Setting boundaries that don’t sound like a breakup speech

Boundaries can be simple and calm, not a dramatic line in the sand. You can limit the kind of help you offer, the frequency, or the urgency. For example: “I can’t do last-minute favors, but if you give me a few days’ notice, I’ll tell you if I can.”

If the requests are emotional—like she only calls to vent—try balancing it in real time. “I can listen for a bit, but I’ve had a heavy week too. Can we check in on each other?” A friendship that can handle that is a friendship worth keeping.

When the answer is that things really did change

Sometimes you have the conversation, set the boundary, offer the invite… and it still doesn’t shift. She might dodge, keep asking, or act offended that you noticed. That’s your sign that the friendship, as you remember it, might already be gone.

That doesn’t mean it was fake. It means it had a season, and the current season isn’t matching your needs. Grieving that is normal, even if nobody “did” anything that sounds bad on paper.

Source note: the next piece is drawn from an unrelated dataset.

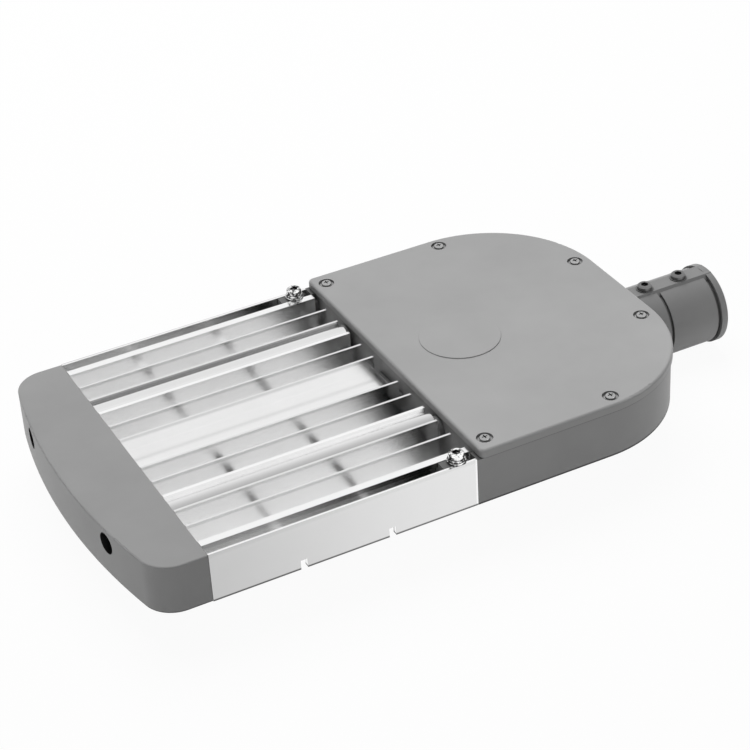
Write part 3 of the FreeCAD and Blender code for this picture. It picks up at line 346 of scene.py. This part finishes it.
def groove_soil(tree, y, z):
    """The share of soil in the grooves between the screw tubes and the fins beside them."""
    inside = band(tree, y, *FAR_GROOVE_INSIDE, 0.35)
    outside = band(tree, y, *FAR_GROOVE_OUTSIDE, 0.35)
    near = band(tree, y, *NEAR_GROOVE, 0.60)
    soil = math_node(tree, "ADD", math_node(tree, "ADD", inside, outside), near)
    return product(tree, soil, band(tree, z, *GROOVE_HEIGHT))


def cut_tops(tree, side, z):
    """The share of dullness on the sawn tops of the fins, less on the thick ones."""
    thick = math_node(tree, "ADD", band(tree, side, *STOUT_FIN, 0.17),
                      step_up(tree, side, *SIDE_WALL, 0.0, 0.15))
    return product(tree, step_up(tree, z, *FIN_TOP_FADE, 0.0, 1.0),
                   math_node(tree, "SUBTRACT", 0.22, thick))


def slot_shade(tree, x, y, z, side):
    """The share of shade in the two clamp slots, deeper towards the housing."""
    return product(tree, band(tree, side, *CLAMP_SLOT),
                   step_up(tree, x, *SLOT_ALONG, 0.08, 0.45),
                   step_up(tree, y, *SLOT_SIDES, 1.0, 0.4),
                   step_up(tree, z, *SLOT_TOP, 1.0, 0.0))


def duct_roof(tree, side, z):
    """The share of dullness on the roof of the wire duct."""
    return product(tree, step_up(tree, side, *DUCT_SIDE, 0.13, 0.0),
                   step_up(tree, z, *DUCT_TOP, 0.0, 1.0))


def dull_outside(tree, x, side):
    """The share of dullness on the outer walls, but for a bright line at the housing."""
    return product(tree, step_up(tree, side, *OUTER_FACE, 0.0, 1.0),
                   step_up(tree, x, *OUTER_ALONG, 0.42, 0.18),
                   step_up(tree, x, *END_LINE, 1.0, 0.0))


def drawn_section(name):
    """The extrusion: bright drawn aluminium, duller on its outer walls and cut fin tops."""
    material, tree, output = new_material(name)
    lines = noise(tree, object_place(tree, ALONG_X), LINE_SCALE)
    cloud = noise(tree, object_place(tree), METAL_CLOUD)
    x, y, z = object_axes(tree)
    side = math_node(tree, "ABSOLUTE", y)
    colour = ramp(tree, cloud, [(0.25, grey(250)), (0.75, grey(253))])
    for share in (cut_tops(tree, side, z), groove_soil(tree, y, z),
                  slot_shade(tree, x, y, z, side), duct_roof(tree, side, z),
                  dull_outside(tree, x, side)):
        colour = darkened(tree, colour, share)
    colour = scaled(tree, colour, foot_line(tree, z))
    surface(tree, output, colour, spread(tree, lines, 0.12, 0.24),
            bump(tree, lines, 0.15, LINE_DEPTH), Metallic=1.0)
    return material


def bare_metal(name, low, high, roughness, stretch=UPRIGHT, line_strength=0.3, metallic=1.0,
               reach=4.0 * MM, darkest=0.15, patch=METAL_CLOUD, half_range=0.25):
    """Bare metal with fine lines along its drawing direction."""
    material, tree, output = new_material(name)
    lines = noise(tree, object_place(tree, stretch), LINE_SCALE)
    cloud = noise(tree, object_place(tree), patch)
    colour = ramp(tree, cloud, [(0.5 - half_range, low), (0.5 + half_range, high)])
    surface(tree, output, in_crevices(tree, colour, reach, darkest),
            spread(tree, lines, roughness - 0.06, roughness + 0.08),
            bump(tree, lines, line_strength, LINE_DEPTH), Metallic=metallic)
    return material


def plain_solid(name, low, high, roughness, patch=PLASTIC_CLOUD):
    """Rubber or plastic with a fine grain."""
    material, tree, output = new_material(name)
    place = object_place(tree)
    grain = noise(tree, place, GRAIN_SCALE, 2.0)
    colour = ramp(tree, noise(tree, place, patch), [(0.3, low), (0.7, high)])
    surface(tree, output, colour, spread(tree, grain, roughness - 0.06, roughness + 0.06),
            bump(tree, grain, 0.3, GRAIN_DEPTH))
    return material


def clear_moulding(name):
    """Clear lens plastic with a slight unevenness."""
    material, tree, output = new_material(name)
    wave = noise(tree, object_place(tree), WAVE_SCALE, 2.0)
    colour = ramp(tree, wave, [(0.3, grey(235)), (0.7, grey(250))])
    surface(tree, output, colour, spread(tree, wave, 0.03, 0.08),
            bump(tree, wave, 0.2, WAVE_DEPTH), **{"Transmission Weight": 0.9, "IOR": 1.49})
    return material


PAINT = powder_coat("housing_powder_coat", grey(153), grey(159), 0.42, 0.35, 0.35, cover_shade)
COVER_PAINT = powder_coat("cover_powder_coat", grey(154), grey(160), 0.42, 0.95, 0.70, cover_fade)
CAP_PAINT = powder_coat("cap_powder_coat", grey(140), grey(146), 0.42, 0.35, 0.45, deep_holes)
SOCKET_PAINT = powder_coat("socket_powder_coat", grey(152), grey(158), 0.48, 0.12, 0.45, rough_top)
SECTION = drawn_section("extruded_section")
ALUMINIUM = bare_metal("extruded_aluminium", grey(238), grey(245), 0.30, stretch=ALONG_X,
                       line_strength=0.35, metallic=0.6)
ZINC = bare_metal("zinc_plated_steel", grey(56), grey(250), 0.14, reach=7.0 * MM, darkest=0.03,
                  patch=330.0, half_range=0.08)
STAINLESS = bare_metal("stainless_steel", grey(158), grey(186), 0.20, reach=3.0 * MM, darkest=0.10)
BLACK_OXIDE = bare_metal("black_oxide_steel", grey(112), grey(130), 0.35, reach=6.0 * MM,
                         darkest=0.05)
BRASS = bare_metal("plain_brass", (0.60, 0.40, 0.14), (0.70, 0.49, 0.20), 0.25)
RUBBER = plain_solid("black_rubber", grey(26), grey(34), 0.7)
SEAL_RUBBER = plain_solid("grey_seal_rubber", grey(176), grey(190), 0.6)
LENS = clear_moulding("clear_lens_plastic")
BOARD = plain_solid("white_board", grey(228), grey(236), 0.35)
PHOSPHOR = plain_solid("yellow_phosphor", (0.80, 0.62, 0.06), (0.90, 0.70, 0.10), 0.4, 300.0)
PALE_PLASTIC = plain_solid("pale_plastic", grey(214), grey(224), 0.5)
BLACK_PLASTIC = plain_solid("black_plastic", grey(34), grey(42), 0.5)
SHEATH = plain_solid("lead_sheath", grey(30), grey(40), 0.55)

LOOK = {
    "cast_paint": PAINT,
    "sink_metal": ALUMINIUM,
    "zinc_steel": ZINC,
    "stainless": STAINLESS,
    "earth_brass": BRASS,
    "black_rubber": RUBBER,
    "clear_lens": LENS,
    "white_board": BOARD,
    "phosphor": PHOSPHOR,
    "plug_plastic": PALE_PLASTIC,
    "driver_case": ALUMINIUM,
    "black_plastic": BLACK_PLASTIC,
    "lead_sheath": SHEATH,
}


# Pieces


def clothe(piece, material):
    """Gives a piece one material."""
    piece.data.materials.clear()
    piece.data.materials.append(material)


def smooth_by_angle(mesh):
    """Smooth shading with sharp edges kept."""
    mesh.shade_smooth()
    mesh.set_sharp_from_angle(angle=math.radians(SHARP_ANGLE))


def dress(node, name, material, width):
    """A copy of a CAD solid with its sharp edges rounded, in the solid's place."""
    mesh = NODES[node].data.copy()
    mesh.name = name
    form = bmesh.new()
    form.from_mesh(mesh)
    bmesh.ops.remove_doubles(form, verts=form.verts, dist=MERGE_DISTANCE)
    bmesh.ops.dissolve_limit(form, angle_limit=math.radians(FLAT_ANGLE), verts=form.verts,
                             edges=form.edges)
    form.to_mesh(mesh)
    form.free()
    smooth_by_angle(mesh)
    piece = bpy.data.objects.new(name, mesh)
    bpy.context.scene.collection.objects.link(piece)
    soft = piece.modifiers.new("soft_edges", "BEVEL")
    soft.width = width
    soft.segments = EDGE_SEGMENTS
    soft.limit_method = "ANGLE"
    soft.angle_limit = math.radians(SHARP_ANGLE)
    soft.use_clamp_overlap = True
    soft.miter_outer = "MITER_ARC"
    flat = piece.modifiers.new("true_flats", "WEIGHTED_NORMAL")
    flat.mode = "FACE_AREA"
    flat.weight = FLAT_WEIGHT
    flat.keep_sharp = True
    clothe(piece, material)
    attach(piece, "root")
    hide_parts(node)
    return piece


# Each dressed solid: its node, its name, its material and the width of its rounded edges
dress("heat_sink", "heat_sink_extrusion", SECTION, 0.25 * MM)
dress("end_cap", "end_cap_casting", CAP_PAINT, 0.5 * MM)
dress("driver_housing", "driver_housing_casting", PAINT, 0.5 * MM)
dress("driver_cover", "driver_cover_casting", COVER_PAINT, 0.4 * MM)
dress("pole_screws", "pole_clamp_screws", BLACK_OXIDE, 0.6 * MM)
dress("clamp_screws", "side_clamp_screws", ZINC, 0.5 * MM)
dress("clamp_washers", "side_flat_washers", ZINC, 0.3 * MM)
dress("spring_washers", "side_spring_washers", ZINC, 0.3 * MM)
dress("cover_screws", "cover_pan_screws", STAINLESS, 0.25 * MM)
dress("socket_casting", "pole_socket_casting", SOCKET_PAINT, 0.5 * MM)

for node_name, piece in NODES.items():
    if not piece.hide_render:
        clothe(piece, SEAL_RUBBER if node_name == "screw_seals" else LOOK[SLOT_OF[node_name]])
        smooth_by_angle(piece.data)


# Floor, light and camera


def seen_directly(tree):
    """1 for a ray from the camera, a mirror surface or a clear piece, 0 for other light."""
    path = tree.nodes.new("ShaderNodeLightPath")
    seen = math_node(tree, "MAXIMUM", path.outputs["Is Camera Ray"], path.outputs["Is Glossy Ray"])
    return math_node(tree, "MAXIMUM", seen, path.outputs["Is Transmission Ray"])


def mixed(tree, output, share, first, second):
    """Joins two shaders by a share and gives them to the output."""
    mix = tree.nodes.new("ShaderNodeMixShader")
    tree.links.new(share, mix.inputs["Fac"])
    tree.links.new(first.outputs[0], mix.inputs[1])
    tree.links.new(second.outputs[0], mix.inputs[2])
    tree.links.new(mix.outputs[0], output.inputs["Surface"])


def under_mask(tree):
    """1 over the open floor, falling to 0 under the head, where its shadow is deepest."""
    place = tree.nodes.new("ShaderNodeNewGeometry")
    middle = [-centre / reach for centre, reach in zip(SHADOW_CENTRE, SHADOW_REACH)]
    scale = [1 / reach for reach in SHADOW_REACH]
    oval = add(tree, "ShaderNodeMapping", Location=(*middle, 0), Scale=(*scale, 0))
    length = add(tree, "ShaderNodeVectorMath", operation="LENGTH")
    tree.links.new(place.outputs["Position"], oval.inputs["Vector"])
    tree.links.new(oval.outputs["Vector"], length.inputs[0])
    return step_up(tree, length.outputs["Value"], *SHADOW_FADE, 0.0, 1.0)


def floor_material():
    """A pale floor that shows white round the head and keeps the shadow under it."""
    material, tree, output = new_material("pale_floor")
    diffuse = add(tree, "ShaderNodeBsdfDiffuse", Color=FLOOR_COLOUR)
    glow = add(tree, "ShaderNodeEmission", Strength=1.0)
    share = product(tree, seen_directly(tree), FLOOR_GLOW, under_mask(tree))
    mixed(tree, output, share, diffuse, glow)
    return material


def studio():
    """The floor, a plain white surround and three soft lamps."""
    bpy.ops.mesh.primitive_plane_add(size=FLOOR_SIZE,
                                     location=(FLOOR_X, 0, cad_box[0].z - FLOOR_GAP))
    floor = bpy.context.active_object
    floor.name = "studio_floor"
    clothe(floor, floor_material())

    world = bpy.data.worlds.new("studio_surround")
    bpy.context.scene.world = world
    world.use_nodes = True
    tree = world.node_tree
    tree.nodes.clear()
    output = tree.nodes.new("ShaderNodeOutputWorld")
    shown = add(tree, "ShaderNodeBackground", Color=WHITE, Strength=1.0)
    ambient = add(tree, "ShaderNodeBackground", Color=WHITE, Strength=AMBIENT)
    mixed(tree, output, seen_directly(tree), ambient, shown)

    for name, place, size, power, mirrored in LAMPS:
        data = bpy.data.lights.new(name, "AREA")
        data.shape = "RECTANGLE"
        data.size, data.size_y = size
        data.energy = power
        lamp = bpy.data.objects.new(name, data)
        bpy.context.scene.collection.objects.link(lamp)
        lamp.location = place
        lamp.visible_camera = False
        lamp.visible_glossy = mirrored
        aim = LAMP_AIM - Vector(place)
        lamp.rotation_euler = aim.to_track_quat("-Z", "Y").to_euler()


def camera():
    """The camera at the photograph's viewing angle."""
    azimuth, elevation, roll = (math.radians(angle) for angle in CAMERA_ANGLES)
    back = Vector((math.sin(azimuth) * math.cos(elevation),
                   -math.cos(azimuth) * math.cos(elevation), math.sin(elevation)))
    right = Vector((0, 0, 1)).cross(back).normalized()
    up = back.cross(right)
    side = right * math.cos(roll) + up * math.sin(roll)
    top = up * math.cos(roll) - right * math.sin(roll)
    data = bpy.data.cameras.new("photo_camera")
    data.sensor_width = SENSOR_WIDTH
    data.lens = FOCAL_LENGTH
    data.clip_start, data.clip_end = CLIP_RANGE
    eye = bpy.data.objects.new("photo_camera", data)
    bpy.context.scene.collection.objects.link(eye)
    turn = Matrix((side, top, back)).transposed().to_4x4()
    eye.matrix_world = Matrix.Translation(CAMERA_PLACE) @ turn
    bpy.context.scene.camera = eye


studio()
camera()
bpy.context.scene.view_settings.view_transform = "Standard"
bpy.context.scene.cycles.glossy_bounces = GLOSSY_BOUNCES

What to do with the ache of “we used to be close”

The hardest part is accepting that history doesn’t guarantee future effort. You can appreciate what you had and still decide you don’t want a relationship built on requests. Nostalgia is sweet, but it shouldn’t be a leash.

If you’re feeling conflicted, focus on how you feel after you interact. Do you feel seen, relaxed, and happy? Or do you feel drained, resentful, and weirdly anxious like you’ve just been assigned homework?

A friendship should feel like more than customer support

At its best, friendship has a casual generosity to it—helping each other because it’s mutual and warm, not transactional. You shouldn’t have to earn your spot in someone’s life by being perpetually available. If the only time she remembers you is when she needs something, it’s fair to ask what happened to you two.

And if you decide to step back, you’re not being petty. You’re making room for relationships where you’re not just the person who comes through, but the person who’s actually wanted. That’s not asking for a lot; it’s literally the baseline.